The headline, sadly, missed the point of the story – which praised cranberries for avoiding creating antibiotic-resistant bacteria. This short story raises some confusing questions about the risk vs. benefits for women who seek a way to prevent urinary tract infections. But the topic’s complexity is not easily stuffed into a change-purse sized story.
The story also mixes in treatment with prevention. Additionally, it does not point out that only women with frequent infections are candidates for preventive doses of antibiotics.
American women and health insurers spend more than $1 billion each year on urinary tract infections, according to a 2005 report by the University of Michigan. This is from an estimated 7 million office visits.
The choice of any antibiotic, and the way patients interact with primary physicians, can have enormous impact on our society’s costs and each patient’s health. Ineffective treatment at the beginning of symptoms may lead to repeated courses of antibiotics, and this is a drain on both the patient and society. Likewise, the issue of resistant bacteria from ineffective or overuse of antibiotics is also a threat to the community.
This story raises complex questions but does not give us conclusive evidence or provide analysis of the one small study being reported.
The story does not discuss costs and does not examine the relative price of different avenues for urinary health and prevention of infections by women. An important element of cost for these regimens is that women choosing cranberry extract can do so without a physician visit or prescription. Antiobiotics require both of those, with the associated costs (high).

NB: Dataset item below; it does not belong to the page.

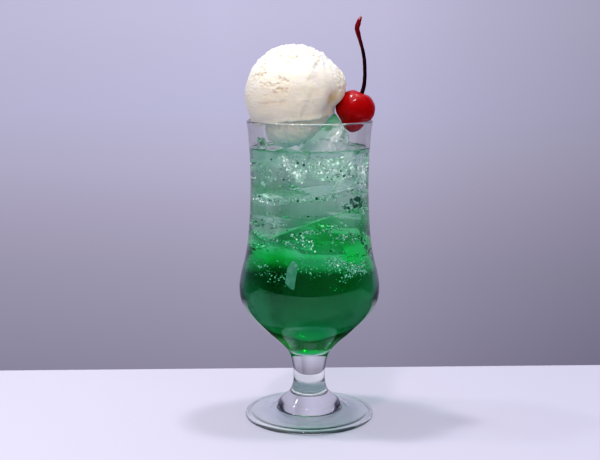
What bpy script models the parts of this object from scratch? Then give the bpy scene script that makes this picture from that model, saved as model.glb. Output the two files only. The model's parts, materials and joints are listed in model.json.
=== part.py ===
"""Ice cream float: green soda and ice in a footed glass, with a vanilla scoop and a cherry on its stem.

The frame has its origin under the middle of the glass's foot, +Z up, and +X to the cherry's side.
Sizes are written in millimetres in the constants below and turned into metres where shapes are made.
"""

import math
from typing import Callable, NamedTuple

import bmesh
import bpy
from mathutils import Euler, Matrix, Vector, noise

MM = 0.001
OBJECT_NAME = "ice_cream_float"

# Room between pieces that touch
GAP = 0.3
CUTTER_SWELL = 0.55

# Glass
GLASS_HEIGHT = 179.0
RIM_RADIUS = 36.8
RIM_WALL = 1.4
WAIST_RADIUS = 34.8
BULGE_RADIUS = 41.8
BULGE_HEIGHT = 80.3
STEM_RADIUS = 9.45
STEM_HEIGHT = 25.5
DOME_RADIUS = 19.4
DOME_HEIGHT = 5.2
FOOT_RADIUS = 38.6
FOOT_EDGE = 2.4
FOOT_SLOPE_BREAK = (28.0, 3.9)
CAVITY_FLOOR = 40.3
TURNING_STEPS = 48
OUTLINE_STEP = 1.5
OUTLINE_TOLERANCE = 0.14

# Drink, whose outline leaves the wall's last points out just below the level
DRINK_LEVEL = 162.3
LEVEL_MARGIN = 1.0

# Scoop of ice cream
SCOOP_CENTRE = (-8.8, 0.0, 193.2)
SCOOP_RADIUS = 28.5
SCOOP_SEGMENTS = 64
SCOOP_RINGS = 36
SCOOP_FOOT_CENTRE = (-6.5, 0.0, 180.0)
SCOOP_FOOT_RADII = (17.8, 19.0, 17.0)
SCOOP_FOOT_LEAN = 0.40
SCOOP_FOOT_UNEVENNESS = 0.5
SKIRT_SLOPE = math.radians(-27.0)
SKIRT_DIP = math.radians(10.0)
SKIRT_DIP_AZIMUTH = math.radians(-152.0)
SKIRT_DIP_WIDTH = math.radians(48.0)
SKIRT_RAGGEDNESS = math.radians(2.5)
SKIRT_RAG_SCALE = 3.0
SKIRT_TURN_IN = math.radians(3.0)
SKIRT_TURN_OUT = math.radians(2.0)
SKIRT_LIP = 0.9
SKIRT_LIP_WIDTH = math.radians(4.0)
SCOOP_ROOM = 0.8
LOWER_RIGHT_TUCK = 3.8
FRONT_START = 0.05
FRONT_FULL = 0.45
FOLD_BOTTOM = 190.5
FOLD_TOP = 215.0
FOLD_BOTTOM_X = -2.0
FOLD_SWEEP = 9.5
FOLD_BOW = 3.0
FOLD_FADE = 3.0
FOLD_RIDGE = 0.8
FOLD_RIDGE_SIDE = -2.2
FOLD_RIDGE_WIDTH = 2.4
FOLD_GROOVE = 1.6
FOLD_GROOVE_SIDE = 0.9
FOLD_GROOVE_WIDTH = 1.9
HOLLOW_CENTRE = (13.6, -16.5, 191.5)
HOLLOW_DEPTH = 2.6
HOLLOW_WIDTH = 5.0
LOBE_CENTRE = (18.5, -3.0, 202.0)
LOBE_HEIGHT = 2.2
LOBE_WIDTH = 9.0
TEAR_DEPTH = 1.0
TEAR_WIDTH = 1.4
SWELL_HEIGHT = 0.5
SWELL_SCALE = 0.07
DIMPLE_HEIGHT = 0.35
DIMPLE_SCALE = 0.16
CRUMB_HEIGHT = 1.5
CRUMB_SCALE = 0.33
CRUMB_START = 205.0
CRUMB_FULL = 218.0

# Cherry and its stem
CHERRY_CENTRE = (26.6, 0.0, 185.2)
CHERRY_RADIUS = 11.2
CHERRY_TILT = math.radians(9.0)
CHERRY_TIP_LENGTH = 13.9
CHERRY_TIP_START = math.radians(5.0)
CHERRY_SHOULDER_DEPTH = 1.3
CHERRY_SHOULDER_SLOPE = math.radians(-48.0)
CHERRY_SHOULDER_WIDTH = math.radians(24.0)
CHERRY_OVAL = 0.35
CHERRY_UNEVENNESS = 0.25
CHERRY_UNEVEN_SCALE = 2.2
CHERRY_DIMPLE_DEPTH = 2.2
CHERRY_DIMPLE_RADIUS = 3.6
CHERRY_DIMPLE_LEAN = math.radians(14.0)
CHERRY_SEGMENTS = 32
CHERRY_RINGS = 20
STEM_TUBE_RADIUS = 1.05
STEM_STEP = 5.0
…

The story’s discussion of benefit was confusing. The headline says “antibiotics beat cranberries” but the lead sentence states that cranberry treatment may be “the best approach” for a woman worried about antibiotic-resistant bacteria.
It’s good that the story included the absolute rates (4% vs. 1.8%) and we already know the number in each group. The story should have noted that there was no placebo group. We don’t know if cranberry prevented UTI, because we don’t know the baseline rate in the population (the study was probably too small to pick up modest differences anyway).

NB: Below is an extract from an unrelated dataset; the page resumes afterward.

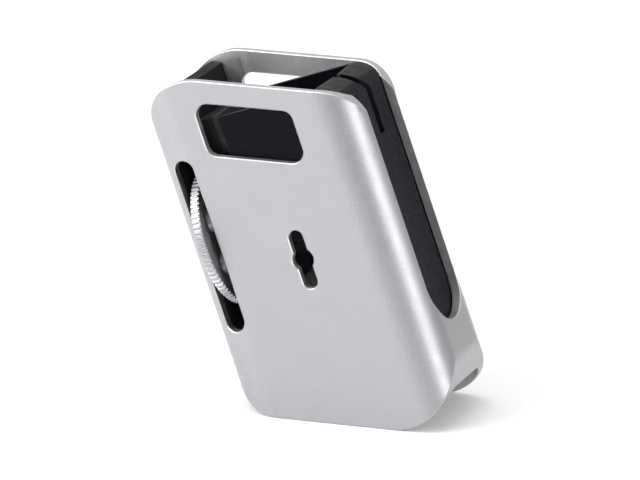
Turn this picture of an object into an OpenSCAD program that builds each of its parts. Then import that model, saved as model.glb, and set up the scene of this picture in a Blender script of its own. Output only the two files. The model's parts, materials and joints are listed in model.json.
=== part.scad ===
// Leaning watch movement holder: an open aluminium sleeve that houses a small screw vice.
// The movement lies across the mouth, between a fixed nest and a jaw that the thumb wheel drives.
// The lean frame has X across the sleeve, Y from front to back and Z up the leaning axis.

/* [Sleeve] */
// Height of the standing sleeve
sleeve_h = 80; // [78:0.5:84]
// Width of the sleeve, square to its leaning axis
sleeve_w = 53.5; // [53:0.1:55]
// Depth of the sleeve, from front to back
sleeve_d = 34.4; // [34.2:0.1:35]
// Wall thickness
wall = 2.4; // [2.2:0.1:2.5]
// Outer radius of the four long edges
edge_r = 9.9; // [9:0.1:10.5]
// Radius of the four corners in the front view
corner_r = 12.7; // [11:0.1:13]
// Lean to the left, from upright
lean = 19.7; // [18:0.1:21]

/* [Openings] */
// Bottom and top height of the front and rear windows
window_z = [62.3, 74.7]; // [60:0.1:76]
// Left and right sides of the windows, from the leaning axis
window_x = [-12.4, 10.6]; // [-13:0.1:11]
// Corner radius of the windows
window_r = 2.8; // [2:0.1:3.5]
// Width of the wheel slot
slot_w = 5.4; // [5:0.1:6]
// Length of the wheel slot
slot_len = 42.7; // [40:0.1:44]
// Width of the keyhole slot
key_w = 3.6; // [3:0.1:4]
// Length of the keyhole slot
key_len = 14.4; // [12:0.1:16]
// Diameter of the keyhole's middle hole
key_d = 5.3; // [5:0.1:6]
// Width of the stem gap in the right wall
gap_w = 20; // [18:0.1:21]
// Lowest point of the stem gap, up the leaning axis
gap_low = -26.7; // [-28:0.1:-25]

/* [Vice] */
// Radius of the thumb wheel
wheel_r = 16.8; // [16.4:0.1:16.9]
// Thickness of the thumb wheel
wheel_t = 2.2; // [2:0.1:2.4]
// Number of straight teeth round the wheel
wheel_teeth = 80; // [60:1:100]
// How far the wheel stands in front of the sleeve
wheel_proud = 3.8; // [3.5:0.1:3.9]
// Diameter of the lead screw
screw_d = 6; // [5:0.1:6]
// Diameter of the guide rods
rod_d = 3; // [2.5:0.1:3.2]
// Width of the movement pocket in the nest
pocket_w = 26; // [24:0.1:26]
// Opening between the jaw faces at rest
opening = 26; // [25:0.1:26.5]
// Height of the jaw tops, up the leaning axis
jaw_top = 36; // [35:0.1:37]
// Depth of the movement pocket
pocket_depth = 5.3; // [4:0.1:6]

/* [Hidden] */
$fn = 96;

c = cos(lean);
s = sin(lean);
in_w = sleeve_w - 2 * wall;
in_d = sleeve_d - 2 * wall;
in_r = edge_r - wall;
// The box round the whole holder is centred on the origin, wheel included
shift_y = wheel_proud / 2;
far = 60;

// Wheel and screw axis
slot_x = -20.05;
axis_y = wheel_r - wheel_proud - sleeve_d / 2;
axis_z = 7.2;
wheel_left = slot_x - wheel_t / 2;
key_x = 1.8;
key_z = -1.4;

// Inner parts, from left to right along the screw
fit_gap = 0.15;
end_recess = 0.2;
plate_t = 2.2;
left_plate_x = -in_w / 2 + fit_gap;
right_plate_x = in_w / 2 - fit_gap - plate_t;
bridge_t = 2.5;
bridge_x = -17.9;
bridge_end = bridge_x + bridge_t;
plate_low = -16;
// Level top of the bridge plate, above the sleeve's middle
bridge_top = 36.6;
pillar_y = 9;
pillar_z = [-13, 24];
pillar_r = 2;
// The pillar screws end inside the left side plate
pillar_end = left_plate_x + 0.8;
bridge_screw_z = [-9, 19];
m2_r = 1;
m2_head_r = 1.9;
m2_head_h = 1;

// Journals of the screw and the bushes round them
journal_r = 2;
bush_r = 3.2;
bush_flange_r = 4.2;
bush_flange_t = 0.6;
run = 0.05;
boss_r = 5;
washer_t = 0.5;
end_play = 0.1;
blind_depth = 1.4;

// Nest, jaw and guides
nest_left = -8.3;
nest_low = 17;
nest_right = right_plate_x - 0.1;
arm_y = in_d / 2 - fit_gap;
web_x = 17.8;
pad_t = 1.4;
pad_h = 9;
vee_w = 20;
vee_depth = 0.7;
face_x = web_x - pad_t - opening;
stem_w = 3;
stem_low = 20;
ledge = 1.2;
carriage_t = 3.6;
carriage_x = face_x - pad_t - carriage_t;
carriage_w = 24.6;
block_len = 10.5;
block_low = -7;
block_high = 15.5;
block_y = [-11.2, 12.5];
rod_y = 8;
rod_z = [-2.5, 11];
guide_r = 2.6;
nut_r = 4.6;
nut_len = 9;
nut_flange_r = 6.4;
nut_flange_t = 1.6;
nut_x = carriage_x + block_len - nut_len;
pad_screw_y = [-7.5, 7.5];
foot_x = 12.4;
foot_top = 26.4;
nest_screw_z = [19.6, 24];
nest_screw_x = 14.9;

module lean_frame() {
    translate([0, shift_y, sleeve_h / 2])
        rotate([0, -lean, 0])
            children();
}

module stand_frame() {
    translate([0, shift_y, sleeve_h / 2])
        children();
}

// A round bar along the screw's direction, from x0, of length len
module bar(r, x0, len, y = 0, z = 0) {
    translate([x0, y, z])
        rotate([0, 90, 0])
            cylinder(r = r, h = len);
}

// A cone along the screw's direction
module cone(r1, r2, x0, len, y = 0, z = 0) {
    translate([x0, y, z])
        rotate([0, 90, 0])
            cylinder(r1 = r1, r2 = r2, h = len);
}

module block(x0, x1, y0, y1, z0, z1) {
    translate([x0, y0, z0])
        cube([x1 - x0, y1 - y0, z1 - z0]);
}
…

Because of the awkward and confusing beginning, we give this an unsatisfactory score.
This short story does raise one potential harm – what happens if women interpret this research to mean they should dose themselves with cranberry and fail to report symptoms to their doctors?
However, we aren’t thrilled with the inadequate overall discussion. One could check Medlineplus as a source of additional harm of any supplements. There is a possible increased risk of kidney stones and medication interaction with the anticoagulant coumadin.
The story barely meets this standard. It does give us the small number of patients in this research study (221 women) and it does give some data about the resistant bacteria samples taken from each arm of patients. We would have liked to see an outside expert address the quality of the study itself.
This story avoids exaggerating the discomfort or dangers of urinary tract infections.
The story appears to use one independent source.
We aren’t given much context about urinary infections, in general, and how they are routinely prevented vs. what this research suggests might be an alternative. Two common methods for prevention include drinking plenty of water and frequently emptying the bladder.
The story discussed cranberry capsule supplements, but never discussed their availability. Maybe that’s common knowledge to some folks, but not to all. We’ll rule it Not Applicable.
There is nothing novel about cranberry capsules, and the story makes no such claim.
The story does not appear to rely on a single source.